"Nothing
is beyond a joke," Uys said. "The more dangerous, the more important."
Uys
said he got very nervous when he read about voter apathy in the
papers this year. He decided it was time for Evita to step in, despite
the apparent danger of talking politics in areas where political
discord had erupted in violence in the past year.
In
Richmond, where some 80 people were killed in political violence
last year, members of the opposing parties sat side by side in the
audience, while Evita wagged her finger at them and said, "Stop
this nonsense!"
"There
were some moments before I said things when I thought, 'Must I say
this? Am I going to be killed now because of what I am saying?'
But they were the best moments in the whole evening, because people
out there realized it took courage to say," Uys said.
Although
Evita's show usually attracts white, urban audiences, Uys found
black audiences to be more appreciative of the show.
"Black
people fell out of their chairs and lay on the floor, screaming
with delight.
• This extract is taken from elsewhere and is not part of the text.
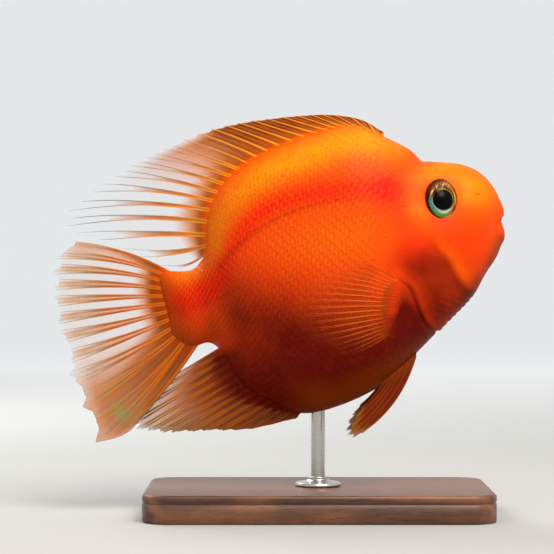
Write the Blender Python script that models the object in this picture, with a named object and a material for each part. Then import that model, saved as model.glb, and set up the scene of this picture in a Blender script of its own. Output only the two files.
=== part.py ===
"""Blood parrot cichlid, an adult swimming nose-up, as a life-size still model on a display stand.

Metres, +Z up, the fish facing +X and leaning on nothing but its rod. The origin is the centre of
the base's underside. The fish is drawn level in its own frame (x forward, y to its left, z up),
and an empty called fish_pose tips it nose-up and lifts it over the base.

The body is one lofted surface whose rings run round the mouth, so a ring is a slanted slice from
a point on the back to a point on the belly. It is parted by thin cuts at the snout, at the hind
edge of the gill covers and where the tail stalk starts. Each fin is a fan of rays between a root
line and a margin line, thick at its rays and thin between them.
"""

import math
from typing import NamedTuple

import bmesh
import bpy
import numpy as np

# The pose and the stand.
NOSE_UP = math.radians(13)  # tilt of the fish's long axis
FISH_HEIGHT = 0.110  # from the floor to the fish frame's origin
GAP = 0.0003  # clearance that touching pieces keep
BASE_LENGTH = 0.150
BASE_WIDTH = 0.084
BASE_THICKNESS = 0.012
BASE_CORNER = 0.012
BASE_EDGE = 0.0015
BASE_SOCKET_DEPTH = 0.008
ROD_RADIUS = 0.003
ROD_IN_BODY = 0.020  # how deep the rod stands in the belly
BELLY_OVER_FLOOR = 0.0440  # height of the belly where the rod enters it
COLLAR_RADIUS = 0.010
COLLAR_HEIGHT = 0.004

SIDES = ((-1, "right"), (1, "left"))

# The search for the skin's width: its steps, the change that gives a slope, and how near to the
# back and the belly it goes.
SEARCH_STEPS = 60
NUDGE = 1e-5
POLE = 0.05

# How finely the solids are cut into facets.
BODY_SIDES = 28
FIN_ROWS = 4
ROD_SIDES = 24
EYE_SIDES = 16
EYE_RINGS = 8
GILL_SIDES = 40


# The stretches of the body between its cuts: first and last slice, and bands of facets.
HEAD_STRETCH = ("brow", "gill_edge", 9)
TRUNK_STRETCH = ("gill_edge", "stalk_start", 16)
STALK_STRETCH = ("stalk_start", "tail_tip", 8)


class Station(NamedTuple):
    """A slice of the body: its points on the back and the belly (x, z), its half width, and how
    far its flanks lie behind the straight line between those two points."""

    name: str
    back: tuple
    belly: tuple
    half_width: float
    sweep: float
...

God, it was marvelous! And the white people were clutching
their pearls."
Many
whites did not come, Uys said with amusement, "because it was a
free show and they were worried they'd have to sit next to a drunk,
black liberator."
Uys
paid for the traveling show himself with some help from donors.
While the National Democracy Institute, the Electoral Institute
of South Africa and other non-governmental organizations have sponsored
voter education sessions in the past month, international attention
and funding has moved to the continent's other fledgling democracies,
such as Nigeria and Rwanda. Most of the voter education sessions
in South Africa are aimed at young, first-time voters, only 31 percent
of whom are registered.
"The
most difficult part of the population to reach is the young urban
voters, people who were 13 during the last elections," said Patricia
Keefer, director of the National Democratic Institute. "They haven't
seen anything change. They aren't even disillusioned, because they
never had a chance to have illusions."